**** DATASET EXTRACT
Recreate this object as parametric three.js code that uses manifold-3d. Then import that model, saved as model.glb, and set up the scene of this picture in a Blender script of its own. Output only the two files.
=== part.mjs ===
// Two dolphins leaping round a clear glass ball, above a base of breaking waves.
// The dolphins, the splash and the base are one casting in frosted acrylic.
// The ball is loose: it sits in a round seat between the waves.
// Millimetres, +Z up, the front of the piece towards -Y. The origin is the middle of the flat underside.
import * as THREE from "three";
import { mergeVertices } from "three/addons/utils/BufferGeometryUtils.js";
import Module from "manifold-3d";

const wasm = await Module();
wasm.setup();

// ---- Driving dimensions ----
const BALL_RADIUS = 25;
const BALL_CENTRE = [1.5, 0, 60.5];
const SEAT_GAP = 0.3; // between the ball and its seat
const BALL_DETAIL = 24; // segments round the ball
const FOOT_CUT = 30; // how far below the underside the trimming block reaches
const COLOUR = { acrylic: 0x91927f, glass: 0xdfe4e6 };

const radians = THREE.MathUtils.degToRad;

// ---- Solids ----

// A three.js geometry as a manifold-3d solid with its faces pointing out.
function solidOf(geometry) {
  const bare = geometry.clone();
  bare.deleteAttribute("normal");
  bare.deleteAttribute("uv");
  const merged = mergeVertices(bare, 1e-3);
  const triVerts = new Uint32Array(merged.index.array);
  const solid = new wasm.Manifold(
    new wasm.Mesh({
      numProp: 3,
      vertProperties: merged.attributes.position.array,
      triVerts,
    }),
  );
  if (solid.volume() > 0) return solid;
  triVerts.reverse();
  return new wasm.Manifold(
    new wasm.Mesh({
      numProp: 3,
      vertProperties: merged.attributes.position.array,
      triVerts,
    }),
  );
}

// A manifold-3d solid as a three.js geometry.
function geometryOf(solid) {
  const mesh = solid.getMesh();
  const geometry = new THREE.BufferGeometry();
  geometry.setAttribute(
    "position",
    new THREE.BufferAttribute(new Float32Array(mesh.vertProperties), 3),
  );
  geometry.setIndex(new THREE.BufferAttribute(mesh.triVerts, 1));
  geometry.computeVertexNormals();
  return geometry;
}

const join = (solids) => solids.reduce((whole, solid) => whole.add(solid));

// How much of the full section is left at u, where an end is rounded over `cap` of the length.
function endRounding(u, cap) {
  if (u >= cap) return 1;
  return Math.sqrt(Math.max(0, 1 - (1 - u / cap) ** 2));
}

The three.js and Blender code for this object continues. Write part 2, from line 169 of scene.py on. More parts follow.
********
PROBLEM TO SOLVE
Extract every entry above as it appears.

FINAL RESULT
Recreate this object as parametric three.js code that uses manifold-3d. Then import that model, saved as model.glb, and set up the scene of this picture in a Blender script of its own. Output only the two files.
=== part.mjs ===
// Two dolphins leaping round a clear glass ball, above a base of breaking waves.
// The dolphins, the splash and the base are one casting in frosted acrylic.
// The ball is loose: it sits in a round seat between the waves.
// Millimetres, +Z up, the front of the piece towards -Y. The origin is the middle of the flat underside.
import * as THREE from "three";
import { mergeVertices } from "three/addons/utils/BufferGeometryUtils.js";
import Module from "manifold-3d";

const wasm = await Module();
wasm.setup();

// ---- Driving dimensions ----
const BALL_RADIUS = 25;
const BALL_CENTRE = [1.5, 0, 60.5];
const SEAT_GAP = 0.3; // between the ball and its seat
const BALL_DETAIL = 24; // segments round the ball
const FOOT_CUT = 30; // how far below the underside the trimming block reaches
const COLOUR = { acrylic: 0x91927f, glass: 0xdfe4e6 };

const radians = THREE.MathUtils.degToRad;

// ---- Solids ----

// A three.js geometry as a manifold-3d solid with its faces pointing out.
function solidOf(geometry) {
  const bare = geometry.clone();
  bare.deleteAttribute("normal");
  bare.deleteAttribute("uv");
  const merged = mergeVertices(bare, 1e-3);
  const triVerts = new Uint32Array(merged.index.array);
  const solid = new wasm.Manifold(
    new wasm.Mesh({
      numProp: 3,
      vertProperties: merged.attributes.position.array,
      triVerts,
    }),
  );
  if (solid.volume() > 0) return solid;
  triVerts.reverse();
  return new wasm.Manifold(
    new wasm.Mesh({
      numProp: 3,
      vertProperties: merged.attributes.position.array,
      triVerts,
    }),
  );
}

// A manifold-3d solid as a three.js geometry.
function geometryOf(solid) {
  const mesh = solid.getMesh();
  const geometry = new THREE.BufferGeometry();
  geometry.setAttribute(
    "position",
    new THREE.BufferAttribute(new Float32Array(mesh.vertProperties), 3),
  );
  geometry.setIndex(new THREE.BufferAttribute(mesh.triVerts, 1));
  geometry.computeVertexNormals();
  return geometry;
}

const join = (solids) => solids.reduce((whole, solid) => whole.add(solid));

// How much of the full section is left at u, where an end is rounded over `cap` of the length.
function endRounding(u, cap) {
  if (u >= cap) return 1;
  return Math.sqrt(Math.max(0, 1 - (1 - u / cap) ** 2));
}

The three.js and Blender code for this object continues. Write part 2, from line 169 of scene.py on. More parts follow.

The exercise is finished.